In its annual report on the state of human rights around the world, the group said growing intolerance in states like the US represented “an enormous threat” to minority groups in those countries.
Its executive director, Kenneth Roth, struck out at the US President who he said “displays a disturbing fondness for rights-trampling strongmen”.
He cited Russian President Vladimir Putin and Rodrigo Duterte, of the Philippines, as examples, saying: “This makes it much more difficult to stigmatise these authoritarian leaders when Trump says these are great guys.”
Mr Roth added in a post accompanying HRW’s 2018 world report that in the past year, ”Secretary of State Rex Tillerson largely rejected the promotion of human rights as an element of US foreign policy while more broadly reducing the role of the US abroad by presiding over an unprecedented dismantling of the State Department.”
“He refused to fill many senior posts, dismissed several veteran diplomats, slashed the budget, and let the department drift. Many career diplomats and mid-level officials resigned in despair,” he added.
The report urges democratic governments to address the problems that allowed populism to prosper in 2017, such as income inequality, fears of terrorism and growing migration.
HRW hailed Emmanuel Macron’s victory in France’s elections as a “turning point”, saying he had “openly embraced democratic principles” on his way to defeating the far-right Marine Le Pen.
In the US, HRW’s report said, “civic groups, journalists, lawyers, judges, many members of the public, and sometimes even elected members of Trump’s own party” had reacted against what it called the President’s “regressive” outlook.

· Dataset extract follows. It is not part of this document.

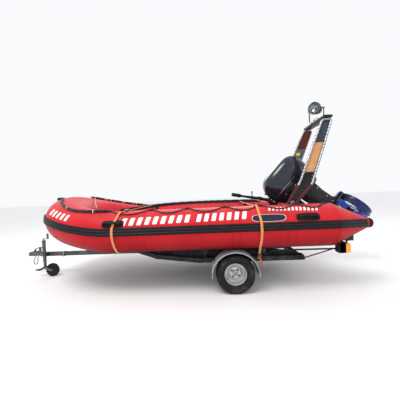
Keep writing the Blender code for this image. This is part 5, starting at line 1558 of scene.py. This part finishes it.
def pressedWheel():
    def fromCentre(angle, reach, y=0.0):
        return Vector((math.cos(angle) * reach, y, math.sin(angle) * reach))

    rim = wheel["rim"]
    # columns: radius, how far to port
    profile = (
        (0, 0.028), (0.026, 0.028), (0.0295, 0.0265), (0.031, 0.022), (0.033, 0.008), (0.036, 0.004), (0.058, 0.0015),
        (0.066, -0.001), (0.074, -0.006), (0.080, -0.0125), (0.092, -0.0185), (0.104, -0.0205), (0.110, -0.017),
        (0.1145, -0.008), (0.1165, 0.012), (0.1172, 0.040), (0.1180, 0.052), (0.121, 0.0585), (0.1255, 0.0605),
        (0.1285, 0.0585), (0.1287, 0.053), (rim, 0.050), (rim, -0.060), (0.1185, -0.060), (0.1185, -0.028),
        (0.106, -0.032), (0.080, -0.024), (0.066, -0.012), (0.034, -0.014), (0.034, -0.026), (0, -0.026),
    )
    seat = ((0.0085, -0.001), (0.0145, -0.001), (0.0155, -0.0035), (0.0135, -0.0055), (0.0085, -0.0065))
    parts, nuts = [lathe("disc", [(r, -t) for r, t in profile], hubCentre, "Y", 72)], []
    for k in range(wheel["bolts"]):
        spot = hubCentre + fromCentre(math.radians(52 + 90 * k), wheel["boltCircle"])
        parts.append(lathe("seat", seat, spot, "Y", 24))
        nuts.append(drum("nut", 0.0112, -0.0150, -0.001, spot, "Y", 0.0018, 6))
        nuts.append(drum("stud", 0.0055, -0.0190, -0.012, spot, "Y", 0.0008, 12))
    dome = ((0, -0.0278), (0.024, -0.0278), (0.0245, -0.032), (0.021, -0.0365), (0.012, -0.0395), (0, -0.0402))
    cap = lathe("cap", dome, hubCentre, "Y", 36)
    bothSides(welded("pressedWheel", parts), "pressedWheel", "wheel_steel", None, "rim_{}", 40, "wheel_{}")
    bothSides(welded("wheelNuts", nuts), "wheelNuts", "wheel_steel", "studDark", None, 35, "wheel_{}")
    bothSides(cap, "hubCap", "wheel_steel", "hubGrey", None, 40, "wheel_{}")
    a = math.radians(215)
    seat = hubCentre + fromCentre(a, 0.108, 0.004)
    stem = [seat, seat + fromCentre(a, -0.002, -0.02), seat + fromCentre(a, -0.006, -0.038)]
    valve = hose("valve", stem, [0.0052, 0.0048, 0.0042])
    bothSides(valve, "tyreValve", "wheel_steel", "hoseBlack", None, 60, "wheel_{}")


def mudguards():
    radius, middle, wall, armX = 0.274, 0.2165, 0.003, 0.246
    # a rolled lip at both edges and two shallow ribs, as columns of (across, lift)
    section = [
        (-0.915, -0.008), (-0.9145, -0.003), (-0.912, 0.0), (-0.905, 0.0), (-0.880, 0.0), (-0.875, -0.0025),
        (-0.865, -0.0025), (-0.860, 0.0), (-0.745, 0.0), (-0.740, -0.0025), (-0.730, -0.0025), (-0.725, 0.0),
        (-0.690, 0.0),
    ]
    inside = [(y, lift - wall) for y, lift in section[-2:2:-1]]
    section += [(-0.690, -0.03), (-0.6935, -0.03), (-0.6935, -wall)]
    section += inside + [(-0.9115, -wall - 0.001), (-0.912, -0.008)]
    rings = []
    for k in range(49):
        a = math.radians(-4.0 + 188.0 * k / 48)
        out = Vector((math.cos(a), 0, math.sin(a)))
        rings.append([at(0, y, middle) + out * (radius + lift) for y, lift in section])
    arms = [block("arm", at(x - 0.02, -0.692, 0.312), at(x + 0.02, -0.6256, 0.332)) for x in (-armX, armX)]
    bothSides(welded("mudguard", [skin("shell", rings)] + arms), "mudguardShell", "guard_grey", None, "mudguard_{}", 40)
    bolts = [drum("bolt", 0.0055, 0.332, 0.3375, at(x, -0.655, 0), "Z", 0.0008, 6) for x in (-armX, armX)]
    for turn in (4, 28, 152, 176):
        a, reach = math.radians(turn), radius - 0.018
        spot = at(math.cos(a) * reach, -0.694, middle + math.sin(a) * reach)
        bolts.append(drum("bolt", 0.006, -0.004, 0.0, spot, "Y", 0.0008, 6))
    bothSides(welded("guardBolts", bolts), "guardBolts", "guard_grey", "boltZinc")


def tailLamps():
    # housing, ribbed lens and its screws
    body = block("body", at(1.168, -0.86, 0.432), at(1.242, -0.765, 0.555), 0.006, 3)
    foot = block("foot", at(1.18, -0.768, 0.449), at(1.23, -0.73, 0.461))
    bothSides(welded("lampBack", [body, foot]), "lampBack", "lamp_amber", "hoseBlack")
    slices = []
    for k in range(15):
        z, grow = 0.434 + 0.098 * k / 14, 0.0 if k % 2 else 0.0012
        port, inner = -0.8538 - grow, -0.7712 + grow
        outline = (
            (1.2424, port), (1.293 + grow, port), (1.2945 + grow, -0.850), (1.2945 + grow, -0.775),
            (1.293 + grow, inner), (1.2424, inner),
        )
        slices.append([at(x, y, z) for x, y in outline])
    bothSides(skin("lens", slices), "lampLens", "lamp_amber", None, "tail_lamp_{}", 20)
    screws = [drum("screw", 0.004, 0.0, 0.002, at(1.2946, y, 0.483), "X", 0.0004, 12) for y in (-0.848, -0.778)]
    bothSides(welded("lampScrews", screws), "lampScrews", "lamp_amber", "boltZinc")


def trailerDetails():
    # a U-bolt with its plate over the drawbar, then bolts along the rails and the coupling
    bend = [(-2.55, y, z) for y, z in ((-0.031, 0.290), (-0.031, 0.365), (0.031, 0.365), (0.031, 0.290))]
    bolt = rounded(bend, 0.008, 4)
    bar = rounded([(-2.82, -0.13, 0.33), (-2.82, -0.146, 0.33), (-2.79, -0.146, 0.33)], 0.008, 4)
    parts = [
        hose("uBolt", [at(*p) for p in bolt], 0.004, 10), hose("clampHandle", [at(*p) for p in bar], 0.0052),
        block("plate", at(-2.57, -0.042, 0.2925), at(-2.53, 0.042, 0.2985), 0.001, 1),
    ]
    # columns: x, y, radius, low, high
    for x, y, radius, low, high in (
        (-2.55, 0.031, 0.0075, 0.285, 0.292), (-0.16, 0.60, 0.009, 0.3601, 0.368), (0.05, 0.60, 0.009, 0.3601, 0.368),
    ):
        parts += [drum("nut", radius, low, high, at(x, side * y, 0), "Z", 0.001, 6) for side in (-1, 1)]
    for x in (-2.99, -2.90):
        parts += pairOf("bolt", 0.0075, 0.030, 0.007, at(x, 0, 0.335), 0.001)
    finishPiece(welded("trailerBolts", parts), "galvanised", "boltZinc")
    finishPiece(drum("clampRing", 0.0355, 0.318, 0.342, at(-2.83, jockeyY, 0), "Z", 0.002, 28), "jockey_steel")


def jockeyTongue():
    # columns: x, half width, low, high
    stations = (
        (-2.995, 0.004, 0.098, 0.106), (-2.96, 0.012, 0.092, 0.110), (-2.90, 0.020, 0.092, 0.120),
        (-2.868, 0.024, 0.104, 0.138), (-2.842, 0.024, 0.124, 0.149),
    )
    rings = []
    for x, wide, low, high in stations:
        rings.append([at(x, y + jockeyY, z) for y, z in ((-wide, low), (wide, low), (wide, high), (-wide, high))])
    finishPiece(skin("jockeyTongue", rings), "jockey_steel", "hoseBlack", body="jockey_caster")


for make in (tyre, pressedWheel, mudguards, tailLamps, trailerDetails):
    make()
eased("drawbar", "galvanised", 0.0025, 40)
eased("axle", "galvanised", 0.0012, 40)
eased("coupling", "jockey_steel", 0.0025, 40)
eased("jockey_outer_tube", "jockey_steel", 0.0012, 40)
for side in ("port", "starboard"):
    eased("side_rail_" + side, "rail_dark", 0.0025)
    # near-black bunk boards: real boards, and also a dark mass painted in for the shade under the hull
    eased("hull_board_" + side, "bunk_board", 0.0015)
    eased("rear_stand_" + side, "stand_black", 0.0012, 45)
jockeyTongue()
eased("jockey_inner_tube", "jockey_steel", 0.0008, body="jockey_leg")
eased("jockey_fork", "jockey_steel", 0.0008, body="jockey_caster")
eased("jockey_wheel", "jockey_tyre", 0.0015, 40, "jockey_roller", 3, at(-2.712, jockeyY, 0.10))
eased("transom", "transom_board", 0.003)
print("trailer done")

With Mr Trump in office in the US and the UK “preoccupied” by Brexit, Mr Roth said, “two traditional if flawed defenders of human rights globally are often missing in action”.
The White House has been contacted for comment.
But the Trump administration has made a number of interventions in support of human rights.
A new round of sanctions on Iranian individuals and entities specifically cited abuses there, and Mr Trump tweeted in support of anti-government protesters who he said had “little food, big inflation and no human rights”.
The head of Iran’s judiciary, Ayatollah Sadeq Larijani, was “responsible for ordering, controlling, or otherwise directing, the commission of serious human rights abuses against persons in Iran or Iranian citizens or residents”, the US Treasury said.
And when Cambodia’s leader Hun Sen, a former Khmer Rouge commander, dissolved the country’s main opposition party, the White House said it would take “concrete steps” to exert pressure on his government.
“It is becoming increasingly evident to the world that the Cambodian government’s restrictions on civil society, suppression of the press, and banning of more than 100 opposition leaders from political activities have significantly set back Cambodia’s democratic development and placed its economic growth and international standing at risk”, press secretary Sarah Huckabee Sanders said in November.
HRW also criticised the “hesitancy” of the EU to intervene in specific cases of rights abuse.
It said: “President Recep Tayyip Erdoğan decimated Turkey’s democratic system as the EU focused largely instead on enlisting his help to stem the flight of refugees to Europe and security cooperation.
“President Abdel Fattah al-Sisi crushed public dissent in Egypt with little interference from the US or the EU, which accepted his claim that he was providing stability.”